WHAT NEEDS TO BE DONE:
Send back all the data below, exactly as given.

PROVIDED DATA:
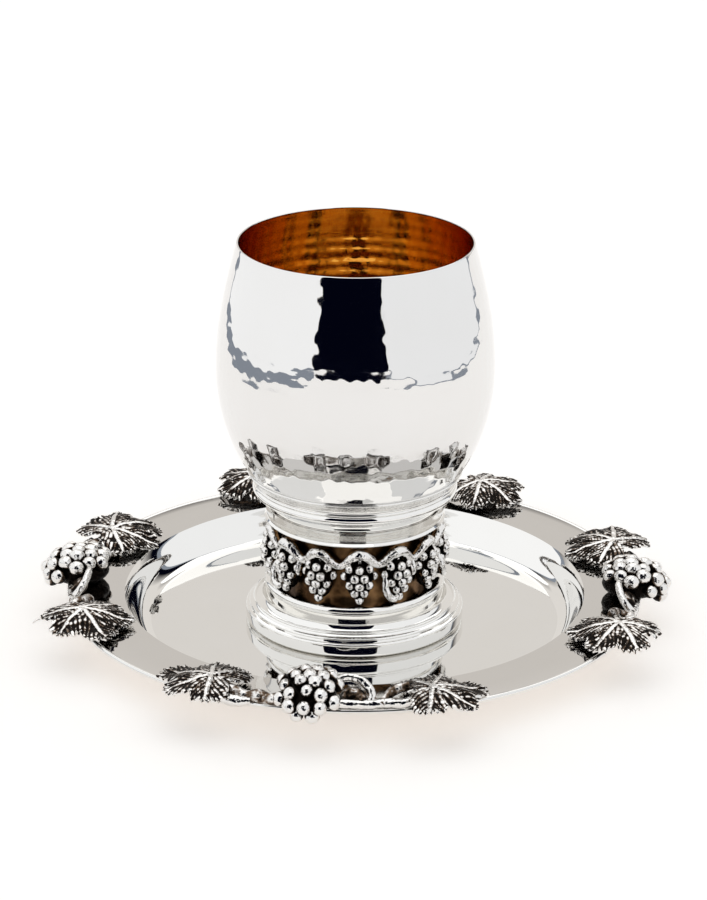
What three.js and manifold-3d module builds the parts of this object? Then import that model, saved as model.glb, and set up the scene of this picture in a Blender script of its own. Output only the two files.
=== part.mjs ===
// Kiddush cup: a hammered silver wine cup with a gilded inside, on a turned foot with a cast vine garland,
// standing on its round tray with four cast vine sprigs on the rim.
// Millimetres, +Z up. The origin is the middle of the tray's underside and the cup's front faces -Y.
import * as THREE from 'three';
import { mergeVertices } from 'three/addons/utils/BufferGeometryUtils.js';
import Module from 'manifold-3d';

const wasm = await Module();
wasm.setup();

// Tray
const traySheet = 1.2;
const trayFloorRadius = 65;
const trayLipRadius = 71.2;
const trayRadius = 88.7;
const trayRimTop = 10.6;
const trayBeadRadius = 0.75;

// Cup, heights above the tray's floor
const standLevel = traySheet;
const baseRadius = 33.7;
const baseBandHeight = 5;
const plateauHeight = 14.2;
const stemRadius = 22.6;
const stemTop = 33.8;
const collarRadius = 28;
const collarRingRadius = 32.1;
const collarTop = 48.6;
const bowlFoot = 36.6;
const bowlWidest = 82;
const bowlRadius = 42.15;
const bowlDrop = 50.6;
const rimHeight = 121.7;
const rimRadius = 35.7;
const rimLean = 0.24;
const bowlWall = 1.0;
const seatGap = 0.3;

// Ornament
const garlandRepeats = 13;
const sprigRadius = 87;
// For each sprig: where its middle is on the rim, how far its leaves stand from there along the rim, how far
// outwards from sprigRadius each leaf's hub is, and how far each leaf's tip is bent up.
const sprigs = [
  { name: 'front', angle: -96.6, mirrored: false, leafAlong: 32.6, hubs: [-1.2, -1.2], tipLifts: [0.5, 0.5] },
  { name: 'right', angle: -4.7, mirrored: true, leafAlong: 32.6, hubs: [-2.4, 0], tipLifts: [3, 0.5] },
  { name: 'back', angle: 86, mirrored: false, leafAlong: 38, hubs: [-2, -2], tipLifts: [2, 3] },
  { name: 'left', angle: 178.5, mirrored: false, leafAlong: 32.6, hubs: [-4, -1], tipLifts: [4.5, 0] },
];

const roundSides = 28;
const traySides = 36;

const silver = { color: 0xe2e2de, roughness: 0.12, metalness: 1 };
const castSilver = { color: 0xb9b5ad, roughness: 0.3, metalness: 1 };
const deg = Math.PI / 180;

// A mesh from a geometry: flat faces, its own material, the name of its piece.
function makePiece(name, geometry, look) {
  const mesh = new THREE.Mesh(geometry, new THREE.MeshStandardMaterial(look));
  mesh.name = name;
  return mesh;
}

// A turned piece from a profile of [radius, height] points, going up the outside and down the inside.
function turned(points, sides = roundSides) {
  const profile = points.map(([radius, height]) => new THREE.Vector2(radius, height));
  const geometry = new THREE.LatheGeometry(profile, sides);
  geometry.rotateX(Math.PI / 2);
  return geometry;
}

// Points of an arc in a profile, from one angle to another in degrees, 0 pointing outwards.
function arc([radius, height], size, from, to, steps) {
  const points = [];
  for (let i = 0; i <= steps; i++) {
    const angle = (from + ((to - from) * i) / steps) * deg;
    points.push([radius + size * Math.cos(angle), height + size * Math.sin(angle)]);
  }
  return points;
}

function raised(points, level) {
  return points.map(([radius, height]) => [radius, height + level]);
}

// Solids for joining and cutting.
function toSolid(geometry) {
  const bare = geometry.clone();
  bare.deleteAttribute('normal');
  bare.deleteAttribute('uv');
  const merged = mergeVertices(bare, 1e-4);
  return new wasm.Manifold(new wasm.Mesh({
    numProp: 3,
    vertProperties: new Float32Array(merged.attributes.position.array),
    triVerts: new Uint32Array(merged.index.array),
  }));
}

function fromSolid(solid) {
  const mesh = solid.getMesh();
  const geometry = new THREE.BufferGeometry();
  geometry.setAttribute('position', new THREE.BufferAttribute(new Float32Array(mesh.vertProperties), 3));
  geometry.setIndex(new THREE.BufferAttribute(new Uint32Array(mesh.triVerts), 1));
  return geometry;
}

// Joins solids into one body. Pockets shut in between them are filled, by keeping only the outer skin.
function joined(solids) {
  const whole = solids.reduce((sum, solid) => sum.add(solid));
  const bodies = whole.decompose().filter((skin) => skin.volume() > 0);
  if (bodies.length !== 1) throw new Error(`${bodies.length} bodies that do not touch`);
  return bodies[0];
}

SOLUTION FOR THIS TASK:
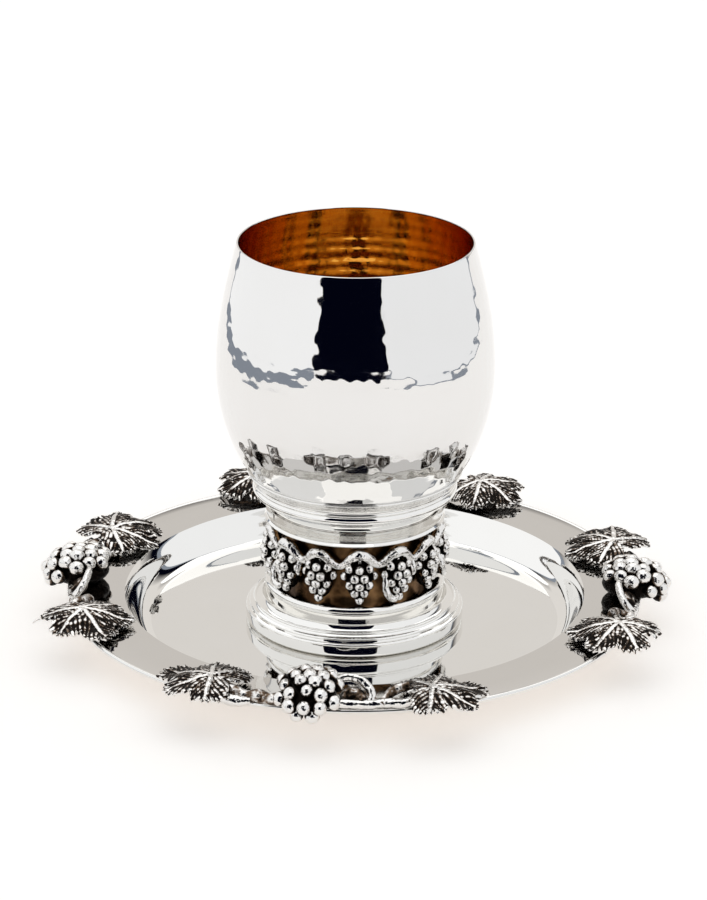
What three.js and manifold-3d module builds the parts of this object? Then import that model, saved as model.glb, and set up the scene of this picture in a Blender script of its own. Output only the two files.
=== part.mjs ===
// Kiddush cup: a hammered silver wine cup with a gilded inside, on a turned foot with a cast vine garland,
// standing on its round tray with four cast vine sprigs on the rim.
// Millimetres, +Z up. The origin is the middle of the tray's underside and the cup's front faces -Y.
import * as THREE from 'three';
import { mergeVertices } from 'three/addons/utils/BufferGeometryUtils.js';
import Module from 'manifold-3d';

const wasm = await Module();
wasm.setup();

// Tray
const traySheet = 1.2;
const trayFloorRadius = 65;
const trayLipRadius = 71.2;
const trayRadius = 88.7;
const trayRimTop = 10.6;
const trayBeadRadius = 0.75;

// Cup, heights above the tray's floor
const standLevel = traySheet;
const baseRadius = 33.7;
const baseBandHeight = 5;
const plateauHeight = 14.2;
const stemRadius = 22.6;
const stemTop = 33.8;
const collarRadius = 28;
const collarRingRadius = 32.1;
const collarTop = 48.6;
const bowlFoot = 36.6;
const bowlWidest = 82;
const bowlRadius = 42.15;
const bowlDrop = 50.6;
const rimHeight = 121.7;
const rimRadius = 35.7;
const rimLean = 0.24;
const bowlWall = 1.0;
const seatGap = 0.3;

// Ornament
const garlandRepeats = 13;
const sprigRadius = 87;
// For each sprig: where its middle is on the rim, how far its leaves stand from there along the rim, how far
// outwards from sprigRadius each leaf's hub is, and how far each leaf's tip is bent up.
const sprigs = [
  { name: 'front', angle: -96.6, mirrored: false, leafAlong: 32.6, hubs: [-1.2, -1.2], tipLifts: [0.5, 0.5] },
  { name: 'right', angle: -4.7, mirrored: true, leafAlong: 32.6, hubs: [-2.4, 0], tipLifts: [3, 0.5] },
  { name: 'back', angle: 86, mirrored: false, leafAlong: 38, hubs: [-2, -2], tipLifts: [2, 3] },
  { name: 'left', angle: 178.5, mirrored: false, leafAlong: 32.6, hubs: [-4, -1], tipLifts: [4.5, 0] },
];

const roundSides = 28;
const traySides = 36;

const silver = { color: 0xe2e2de, roughness: 0.12, metalness: 1 };
const castSilver = { color: 0xb9b5ad, roughness: 0.3, metalness: 1 };
const deg = Math.PI / 180;

// A mesh from a geometry: flat faces, its own material, the name of its piece.
function makePiece(name, geometry, look) {
  const mesh = new THREE.Mesh(geometry, new THREE.MeshStandardMaterial(look));
  mesh.name = name;
  return mesh;
}

// A turned piece from a profile of [radius, height] points, going up the outside and down the inside.
function turned(points, sides = roundSides) {
  const profile = points.map(([radius, height]) => new THREE.Vector2(radius, height));
  const geometry = new THREE.LatheGeometry(profile, sides);
  geometry.rotateX(Math.PI / 2);
  return geometry;
}

// Points of an arc in a profile, from one angle to another in degrees, 0 pointing outwards.
function arc([radius, height], size, from, to, steps) {
  const points = [];
  for (let i = 0; i <= steps; i++) {
    const angle = (from + ((to - from) * i) / steps) * deg;
    points.push([radius + size * Math.cos(angle), height + size * Math.sin(angle)]);
  }
  return points;
}

function raised(points, level) {
  return points.map(([radius, height]) => [radius, height + level]);
}

// Solids for joining and cutting.
function toSolid(geometry) {
  const bare = geometry.clone();
  bare.deleteAttribute('normal');
  bare.deleteAttribute('uv');
  const merged = mergeVertices(bare, 1e-4);
  return new wasm.Manifold(new wasm.Mesh({
    numProp: 3,
    vertProperties: new Float32Array(merged.attributes.position.array),
    triVerts: new Uint32Array(merged.index.array),
  }));
}

function fromSolid(solid) {
  const mesh = solid.getMesh();
  const geometry = new THREE.BufferGeometry();
  geometry.setAttribute('position', new THREE.BufferAttribute(new Float32Array(mesh.vertProperties), 3));
  geometry.setIndex(new THREE.BufferAttribute(new Uint32Array(mesh.triVerts), 1));
  return geometry;
}

// Joins solids into one body. Pockets shut in between them are filled, by keeping only the outer skin.
function joined(solids) {
  const whole = solids.reduce((sum, solid) => sum.add(solid));
  const bodies = whole.decompose().filter((skin) => skin.volume() > 0);
  if (bodies.length !== 1) throw new Error(`${bodies.length} bodies that do not touch`);
  return bodies[0];
}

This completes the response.